Community Remembrance Project
The Community Remembrance Project is part of EJI’s campaign to recognize the victims of lynching and advance honest conversation about the legacy of racial terror by collecting soil from lynching sites, erecting historical markers, and inviting community members to visit the Legacy Museum and National Memorial for Peace and Justice in Montgomery, Alabama, where the horrors of these racial injustices are acknowledged.
Through the Community Remembrance Project, EJI has joined with dozens of communities to install historical markers where the history of lynching is documented in our effort to help towns, cities, and states confront and recover from tragic histories of racial violence and terrorism.
We believe that understanding the era of racial terror is critical if we are to confront its legacies in the challenges that we currently face, from mass incarceration, excessive punishment, and police violence to the presumption of guilt and dangerousness that continues to burden people of color today.
Lynching in America
In Lynching in America and Reconstruction in America, EJI has documented nearly 6,500 racial terror lynchings in America between 1865 and 1950. Thousands more Black people have been killed by white mob lynchings whose deaths may never be discovered. The lynching of African Americans was a form of racial terrorism intended to intimidate Black people and enforce racial hierarchy and segregation.

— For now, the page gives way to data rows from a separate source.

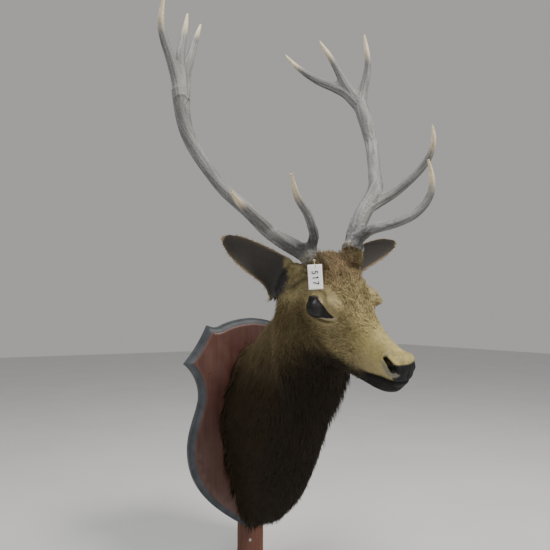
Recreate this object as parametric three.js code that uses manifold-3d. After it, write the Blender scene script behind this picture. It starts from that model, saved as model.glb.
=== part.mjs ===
// A red deer stag's head and neck, mounted on a shield board that hangs on a wall by an upright strip.
// Millimetres, +Z up. The wall is the plane y = 0, the board's centre line is x = 0, and the stag
// looks towards -Y. Its own right side is at -X.
import * as THREE from "three";
import { mergeVertices } from "three/addons/utils/BufferGeometryUtils.js";
import Module from "manifold-3d";

const wasm = await Module();
wasm.setup();

// ---------------------------------------------------------------- driving dimensions
const GAP = 0.3; // between pieces that touch
const STRIP = { width: 78, thickness: 20, top: 170, bottom: -405, centreX: 10 };
const STRIP_SCREW = { x: 4, z: -349, radius: 4.5, height: 1.6 };
const SHIELD_THICKNESS = 25;
const SHIELD_BEVEL = { width: 17, depth: 9 };
const SHIELD_TOP = 309;
const SHIELD_FOOT = -312;
const SHIELD_CURVE_STEPS = 6;
const SHIELD_BACK_Y = -(STRIP.thickness + GAP);
const FACE_Y = SHIELD_BACK_Y - SHIELD_THICKNESS; // the board's front face, where the neck starts

// The head's own frame: F runs from between the eyes towards the nose, L to the stag's left, U up.
const HEAD_OUT = 454; // from the board's face to the point between the eyes
const HEAD_X = 4;
const HEAD_Z = 343;
const HEAD_YAW = 5; // degrees, turned to the stag's left
const HEAD_PITCH = 30; // nose below the level
const HEAD_ROLL = 11; // left side up

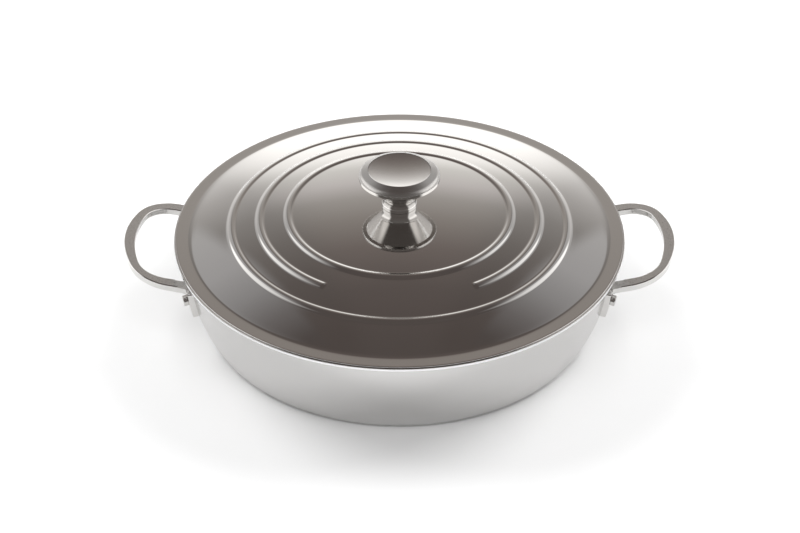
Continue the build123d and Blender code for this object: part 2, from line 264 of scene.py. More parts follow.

Lynching became the most public and notorious form of terror and subordination. White mobs were usually permitted to engage in racial terror and brutal violence with impunity. Many Black people were pulled out of jails or given over to mobs by law enforcement officials who were legally required to protect them. Terror lynchings often included burning and mutilation, sometimes in front of crowds numbering in the thousands.
In response to this racial terror and violence, millions of Black people fled the South and could never return, which deepened the anguish and pain of lynching. Many of the names of lynching victims were not recorded and will never be known.